The Ichinomiya Tanabata Festival is one of Japan's three great Tanabata celebrations, held annually from Thursday through Sunday during the final week of July in the central districts of Ichinomiya City, Aichi Prefecture. Alongside the Sendai Tanabata Festival and the Shonan Hiratsuka Tanabata Festival, it forms the trio of major Tanabata events that draw the largest crowds in Japan, with approximately 1.2 million visitors over its four-day run. The festival transforms the shopping arcades and main streets around Ichinomiya Station into a canopy of brilliant fabric streamers, celebrating both the ancient star festival and the city's heritage as one of Japan's most important textile manufacturing centers.

Ichinomiya rose to prominence during the late nineteenth and early twentieth centuries as the heart of Japan's wool textile industry, producing high-quality woolen fabrics that supplied the rapidly modernizing nation. The local industry experienced its golden age in the postwar period, when the so-called gacha-man boom—a term coined to describe the speed at which money flowed in—made the city one of Japan's wealthiest small cities per capita. The Ichinomiya Tanabata Festival was established in 1956, at the height of this textile boom, when local manufacturers and shopkeepers began displaying their finest textile products as Tanabata decorations along the city's main streets. The festival drew explicit inspiration from the Tanabata legend itself, in which the deified weaver maiden Orihime is separated from her lover Hikoboshi by the Milky Way and permitted to meet him only once a year.

The festival's most distinctive feature is its fukinagashi, the long decorative streamers that have become synonymous with major Tanabata celebrations. While the streamers at Sendai's famous festival are made from washi paper, Ichinomiya's are predominantly fabric, reflecting the city's textile heritage. These cloth streamers reach lengths of more than ten meters and incorporate elaborate three-dimensional ornaments at the top, suspended high above the shopping arcades in dense canopies of color. Each major shop or business contributes its own streamer, designed and assembled over the preceding year. A formal competition runs throughout the festival, with local residents voting on their favorites and prizes awarded to the most outstanding displays. This competitive element has driven the artistry of the streamers to extraordinary heights, with leading shops investing significant resources in creating works that combine traditional Tanabata themes with contemporary design innovations.

Beyond the decorations, the festival features an extensive program of parades and performances along Honmachi Street, the main commercial thoroughfare. The schedule includes costume parades featuring participants in elaborate handmade outfits, the Ichinomiya Odori dance parade that brings together hundreds of participants in matching yukata, beauty pageants selecting Tanabata princesses who serve as festival ambassadors, and continuous stage events featuring local performers and visiting artists. Schools, civic associations, businesses, and neighborhood groups all participate, creating an inclusive atmosphere that engages residents of all ages.

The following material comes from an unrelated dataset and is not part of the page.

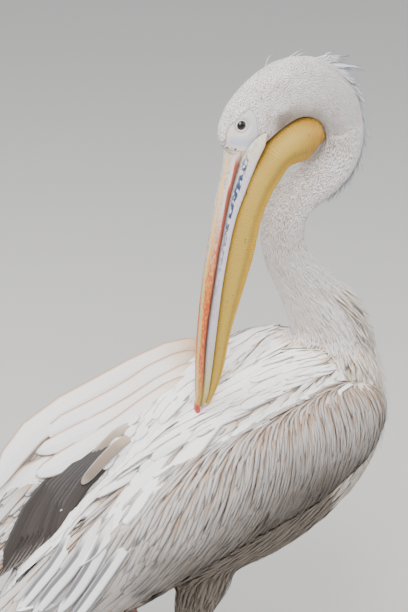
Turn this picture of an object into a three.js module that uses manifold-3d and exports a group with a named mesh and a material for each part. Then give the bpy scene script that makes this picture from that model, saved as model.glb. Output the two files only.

The culinary offerings at Ichinomiya Tanabata showcase the rich food culture of the Nagoya metropolitan area, of which Ichinomiya forms part. Hundreds of food stalls line the festival routes, offering signature regional dishes including miso nikomi udon, the hearty wheat noodle soup simmered in red bean miso broth, hitsumabushi grilled eel served over rice with multiple eating styles, miso katsu pork cutlet topped with the region's distinctive sweet bean paste, kishimen flat wheat noodles, and kushikatsu skewered fried foods.

Access to the festival is exceptionally convenient. JR Owari-Ichinomiya Station and the adjacent Meitetsu Ichinomiya Station both lie within a three-minute walk of the central festival area. From Nagoya Station, Ichinomiya can be reached in approximately twelve minutes by either the Meitetsu line or the JR Tokaido Main Line, making the festival an easy addition to any Nagoya-area itinerary. The festival also serves as a springboard for broader exploration of Aichi and Gifu attractions, including the original wooden tenshu of Inuyama Castle, the National Treasure festival floats of the nearby Inuyama Festival, and the cormorant fishing demonstrations along the Nagara River in Gifu City.